All rely on smartphone apps and GPS. “They’re popular with the local homeless,” said one local resident. “Fortunately, all of them seem to have iPhones.”

Given the difficulty of convincing consumers to download and subscribe to multiple apps and the economies of scale from having bikes be dense on the ground, a market shake-out seems likely. Unless Dallas is taken over by hobbits, I hope that Spin is one of the survivors!

If this becomes popular, cities are going to need to build a lot more bike racks!


  • “Asian bike-sharing companies find road is tougher in Europe” (Financial Times, February 28, 2018): “After a spate of thefts and vandalism decimated its fleet of bicycles, Hong Kong-based start-up GoBee said last week it would pull out of French cities just days after quitting Italy.” Apparently today’s Europeans are not as law-abiding and/or trustworthy as today’s Asians!

6 thoughts on “Dockless bike sharing in Dallas

  1. Around here Lime Bike is the dock less bike leader. But the local bike rental places are really POed at this intrusion into their business. They are telling the city council that the bikes are not being managed adequately. I guess the riders are leaving the bikes at local stores and restaurants on their walkways and driveways. Basically the bikes are in the way. It will get real interesting this winter if they leave some the bikes in town and the snow blower/plow guys run over some of them. And as you point out there are limited adjustments for different riders.

  2. I’ve seen these “smart bikes” showing up in the USA and was aware of the stupid craze in China. My only question has been whether the ones in the USA were just plucked from piles of scrap in China and brought here. If so I guess that’s a shrewd business experiment. Otherwise it’s obviously stupid. I don’t even get the government run docked bike share programs. The bikes are total crap and only useful for a walkable 1.5 mile commute. Anyone who uses those docked bikes regularly for a month or two and enjoys it will go out and buy a bicycle that actually fits and isn’t complete garbage. I just don’t get it.

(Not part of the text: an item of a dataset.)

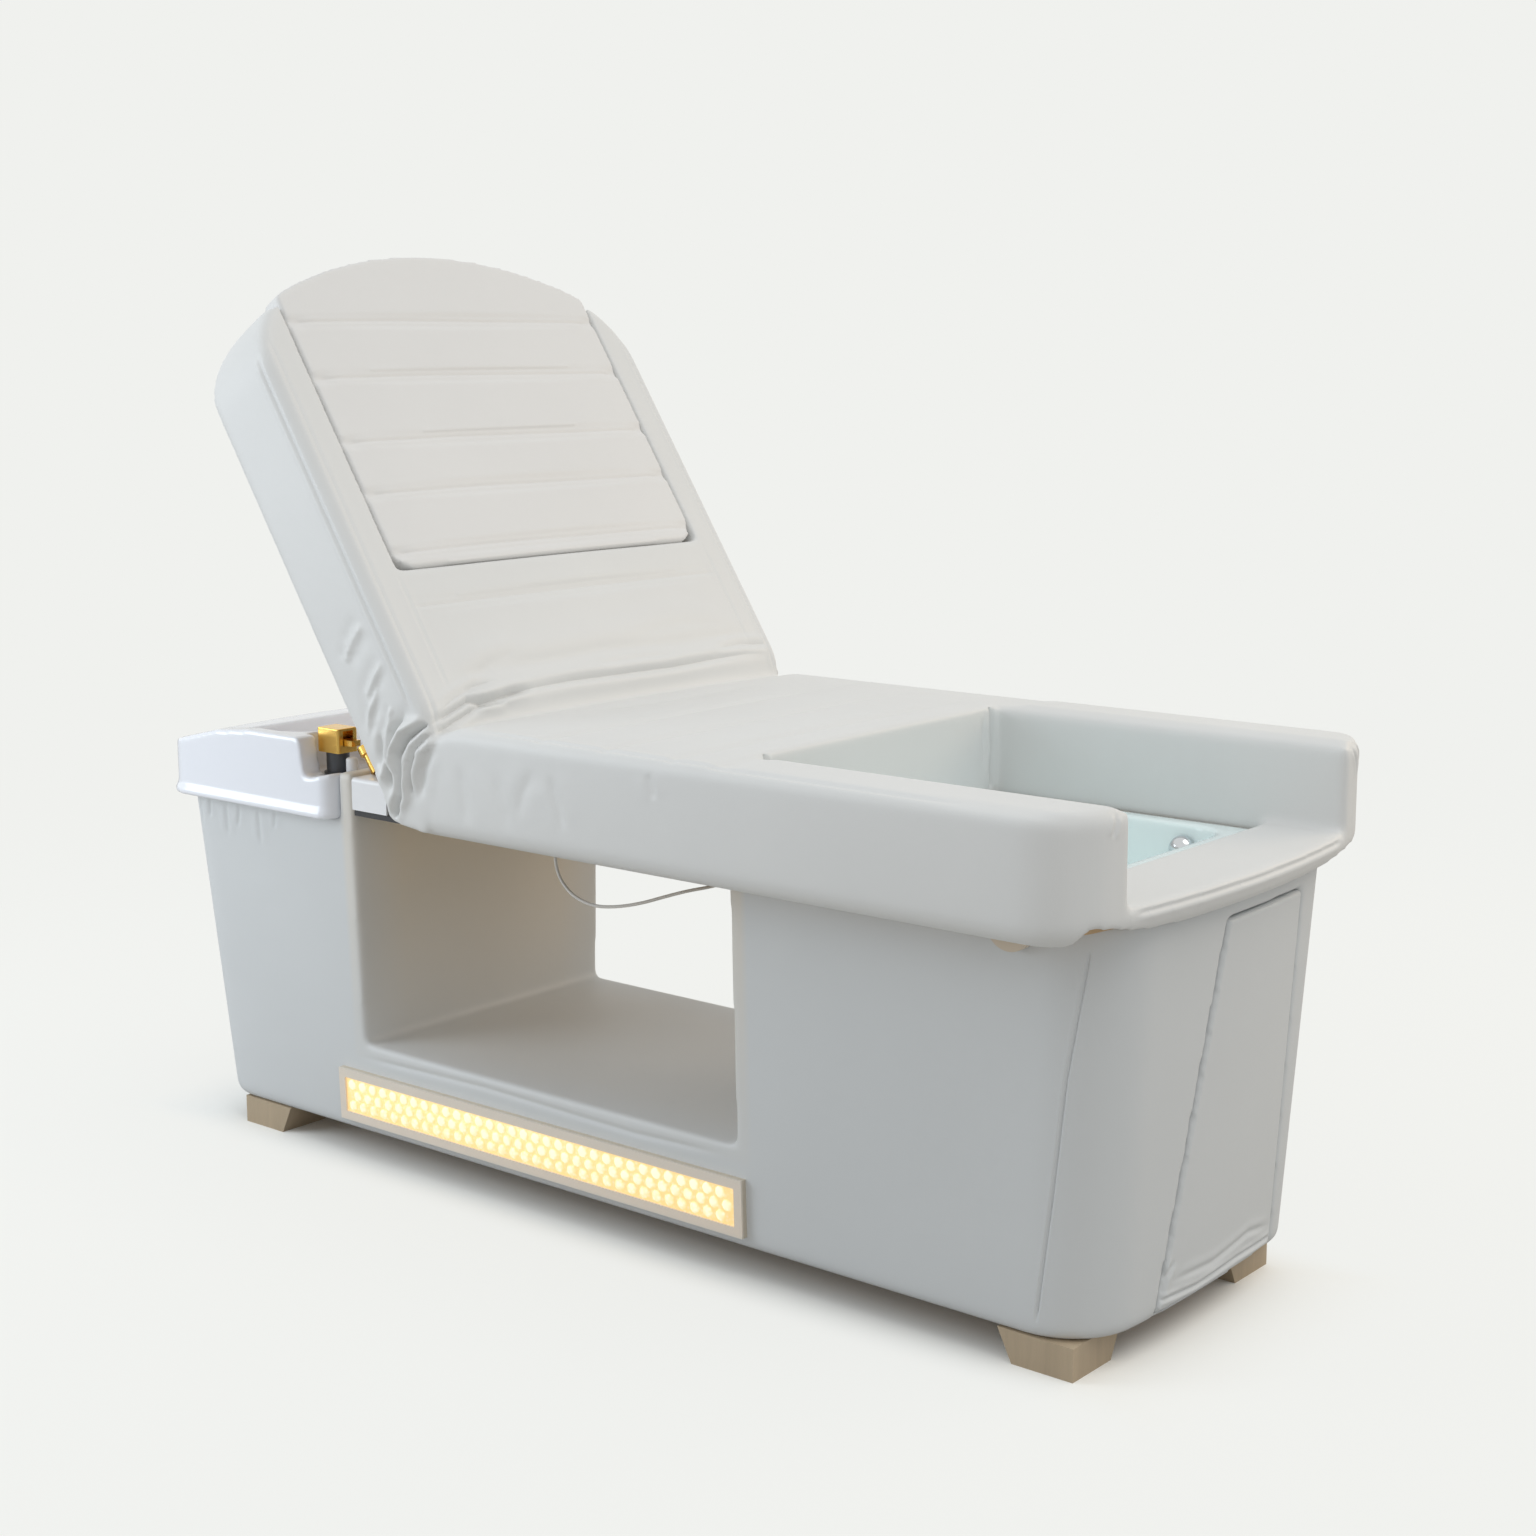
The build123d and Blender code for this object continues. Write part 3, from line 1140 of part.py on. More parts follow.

    *The* primary issue for urban bicycle transit in America is currently inept law enforcement. A small number of jerks are running around stealing large numbers of bikes in cities. Fund more task forces and throw some of these assholes in prison for two years and the problem goes away. People can lock up their bikes with a cheap cable lock anywhere they want to go. Many more people will use bikes.

  3. Went over to a friend’s place for dinner last night.

    He had one of these bikes right at his front door.

    I asked what it was doing there? He said his 12 year old rode it home. Ok… he has a smart phone, but you let him charge stuff? Oh no he says, the first ride is free.